Myanmar-China

US diplomatic offensive in Asia and South-east Asia

Beijing -Washington spat will have a two-fold result. One it will bring immediate gains to SEA nations from Chinese largesse. Two a new cold war era will be ushered in though limited to Asia and South Asia and parts of Africa

Washington’s diplomatic campaign in Asia in the recent weeks has amounted, in the words of US Secretary of State Hillary Clinton, to “a full court press” against China.

President Obama’s visits to India, Indonesia, South Korea and Japan, and Clinton’s trips to Vietnam, Cambodia, Malaysia, Papua New Guinea, New Zealand and Australia, have sought to either strengthen existing alliances or create new partnerships for a US-led strategic encirclement of China.

While in Delhi, on the first leg of his Asian sojourn, Obama fervently courted India, urging it to become a “world power” and supporting its bid to join the ranks of P5 at the UN Security Council. Clinton twice reiterated that Washington could invoke the US-Japan Security Treaty to militarily support Japan against China in the conflict over the Diaoyu/Senkaku islands in the East China Sea. Vietnam announced it was ready to hire out its strategic Cam Ranh Bay port in the South China Sea “to naval ships from all countries”—with Washington the most likely client. Canberra agreed to provide greater US access to its military facilities, especially those in northern Australia.

The American offensive aims to prevent China from controlling the South China Sea, the Indian Ocean and key connecting waterways, such as the Strait of Malacca and the Sunda/Lombok straits of Indonesia. Since China depends on ships to transport one third of its oil consumption and 70 percent of its foreign trade, these sea lanes have become its “lifelines”. Some 60 percent of the ships passing through the Strait of Malacca every day are Chinese.

In an interview with an Australian newspaper on Monday, Clinton recalled that when Chinese officials first told Washington, earlier this year, that Beijing viewed the South China Sea as a core Chinese interest, “I immediately responded and said, ‘We don’t agree with that’.” And in July, at the ASEAN meeting, she added Washington would intervene into disputes over the Spratly and Paracel Islands in the South China Sea. China angrily responded by warning that “outsiders” should keep out of South China Sea affairs.

US Secretary of State has since stated that Washington has a “national interest” in “freedom of navigation” in the South China Sea. More than 40,000 ships pass through the sea each year. Commentators like John Chan, consider the Clinton Speak as provocative and as calls for the freedom of American surveillance vessels and warships to sail the waters near the Chinese coast.

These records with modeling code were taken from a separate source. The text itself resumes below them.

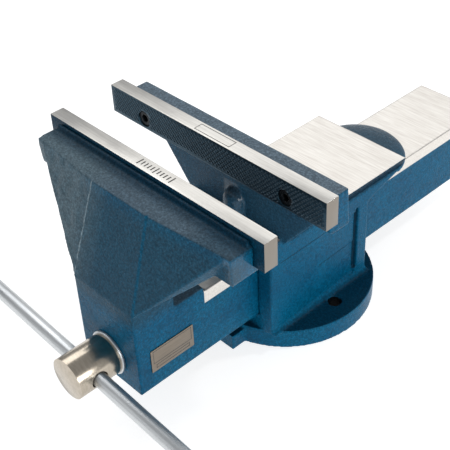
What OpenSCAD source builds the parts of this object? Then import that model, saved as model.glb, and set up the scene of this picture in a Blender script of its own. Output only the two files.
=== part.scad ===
// Bench vise with 200 mm jaws, a square sliding beam and a fixed round base.
// X runs along the jaws, Y along the screw towards the rear, Z is up.
// The origin is the middle of the underside of the base, on the line of the two anchor bolts.

/* [Jaws] */
// Length of both jaw plates
jaw_w = 200; // [196:1:230]
// Height of the jaw plates' top above the bench
jaw_top = 168; // [166:1:180]
// Height of a jaw plate
plate_h = 21; // [20:0.5:22]
// Thickness of a jaw plate
plate_t = 10.5; // [10:0.5:12]
// Jaw opening at rest
opening = 41; // [30:1:60]

/* [Slide] */
// Width of the sliding beam
slide_w = 59; // [56:1:60]
// Height of the sliding beam's top above the bench
slide_top = 80.6; // [80:0.2:81]
// Height of the sliding beam's underside above the bench
slide_bottom = 27; // [26:1:28]
// Height of the screw's axis above the bench
axis_z = 48; // [47:0.5:49]

/* [Body] */
// Width of the anvil and of the housing
anvil_w = 86; // [84:1:90]
// Height of the anvil above the bench
anvil_top = 97; // [96:1:99]
// Radius of the round base flange
flange_r = 67.5; // [65:0.5:75]
// Thickness of the base flange
flange_t = 16; // [14:1:17]
// Distance from the centre of the base to an anchor bolt
bolt_x = 51; // [50:1:53]
// Radius of an anchor bolt hole
bolt_r = 5; // [4.5:0.5:6]

/* [Screw and handle] */
// Radius of the screw's thread and journal
spindle_r = 12.5; // [12:0.5:13]
// Radius of the screw's head
head_r = 15; // [14.5:0.5:16]
// Radius of the handle bar
bar_r = 5.2; // [4.6:0.2:6]
// Free length of the handle bar between its knobs
bar_free = 240; // [200:5:260]
// How far the handle bar stands to the right of centre
bar_shift = 7; // [0:1:40]
// How far the screw and its handle are turned, right end down
handle_tilt = 4; // [0:1:15]

/* [Hidden] */
$fn = 64;

paint = "#2a5672";
steel = "#c9c3ba";
zinc = "#b9bcbe";

slip = 0.3;            // gap all round the beam in its tunnel
run = 0.08;            // radial running clearance of the screw
over = 1;              // how far a cutter runs past a face

fixed_grip = -68;      // gripping face of the fixed jaw
house_front = fixed_grip + plate_t;
house_rear = 43.6;
anvil_rear = 84.5;
moving_grip = fixed_grip - opening;
moving_back = moving_grip - plate_t;
beam_front = moving_grip - 56;
beam_length = 363;
beam_rear = beam_front + beam_length;
wall = 8;              // side walls of the beam
roof = 10;             // top wall of the beam
front_wall = 25;       // solid front of the beam that carries the screw
neck_rear = beam_front + 34;
neck_z = anvil_top;    // top of the moving jaw's square front block

lip_top = jaw_top - 6;
shelf_z = jaw_top - plate_h;
screw_x = 66;          // jaw plate screws, from the middle
screw_z = shelf_z + 7.5;
screw_r = 4;
screw_head_r = 5.6;

head_front = beam_front - 35;
head_back = beam_front - 2.4;
bar_y = beam_front - 20;
spindle_end = beam_front + 342;

nut_y0 = -35;
nut_y1 = 20;
nut_z0 = 24;
nut_w = 36;
nut_bolt_r = 5;
nut_bolts_y = [nut_y0 + 12, nut_y1 - 12];
bolt_head_r = 8;
bolt_head_h = 9;
bolt_seat_z = 14;      // roof of the counterbores under the floor
nut_washer_t = 2;

// A block given by its lowest and highest corners
module box(a, b) { translate(a) cube(b - a); }

// A cylinder along Y from y0 to y1 at x = 0 on the screw's axis
module y_cylinder(r, y0, y1, x = 0, z = axis_z) {
  translate([x, y1, z]) rotate([90, 0, 0]) cylinder(r = r, h = y1 - y0);
}

// A side profile of [y, z] points, extruded across the width between x0 and x1
module side_profile(points, x0, x1) {
  translate([x0, 0, 0]) rotate([90, 0, 90]) linear_extrude(x1 - x0) polygon(points);
}

// A front profile of [x, z] points, extruded along Y between y0 and y1
module front_profile(points, y0, y1) {
  translate([0, y1, 0]) rotate([90, 0, 0]) linear_extrude(y1 - y0) polygon(points);
}

// ---- Fixed jaw, housing and base ----

// The tunnel for the beam, with the slip gap all round
module tunnel() {
  box([-slide_w/2 - slip, house_front - over, slide_bottom - slip],
      [slide_w/2 + slip, anvil_rear + 50, slide_top + slip]);
}

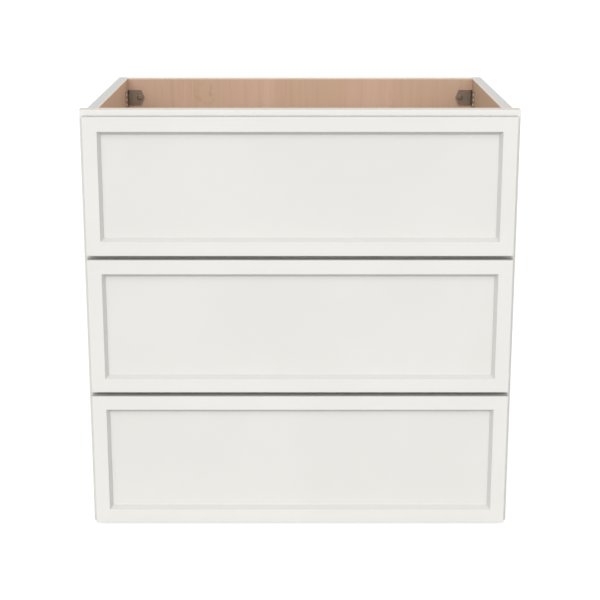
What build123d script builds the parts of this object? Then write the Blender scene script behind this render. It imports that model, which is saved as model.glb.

They have a point but that in no way obscure the fact that by establishing or strengthening military ties with Vietnam, India, Australia and Indonesia, the US is seeking to counter China’s “string of pearls” strategy. The aim of Chinese strategy is to build port facilities in Burma, Bangladesh, Pakistan and Sri Lanka for the deployment of Chinese warships into the Indian Ocean in order to protect the shipping lanes that bring their oil and raw materials from the West Asia and Africa.

Herein is the importance of Indonesia, which was the second stop on Obama’s trip. According to Stratfor, Indonesia straddles the Strait of Malacca, a global shipping choke point, as well as the Sunda and Lombok straits, making it critical for sea-lanes between the Indian Ocean, the South China Sea and the Pacific, and Australia and China. These sea lanes supply China with critical raw materials; any power controlling this area accordingly has ‘enormous’ leverage over Beijing.

These considerations also apply to East Timor, Papua New Guinea and Solomon Islands, which sit astride other vital sea lanes. There is concern in Washington that over the past decade, China has established economic and even military ties with Pacific island states, and the Obama administration is determined to reassert US “leadership” in the region.

Thus Hillary Clinton visited Papua New Guinea and discussed the Asia-Pacific region in her meetings with key officials in Australia and New Zealand.

Says Robert Kaplan, the Washington Post columnist ‘The geographical heart of America’s hard-power competition with China will be the South China Sea, through which passes a third of all commercial maritime traffic worldwide and half of the hydrocarbons destined for Japan, the Korean Peninsula and northeastern China. That sea grants Beijing access to the Indian Ocean via the Strait of Malacca, and thus to the entire arc of Islam, from East Africa to Southeast Asia.”

It goes without saying that Beijing will not like what is Washington is upto and will go the extra mile to cement its gains of the recent past.  The result could be two-fold: one will be immediate gains to SEA nations which will be showered by Chinese largesse; two will be ushering in of a new cold war era though limited to Asia and South Asia and parts of Africa, where both the US and China are pittiedagainst each other not only for strategic interest but also for economic gains.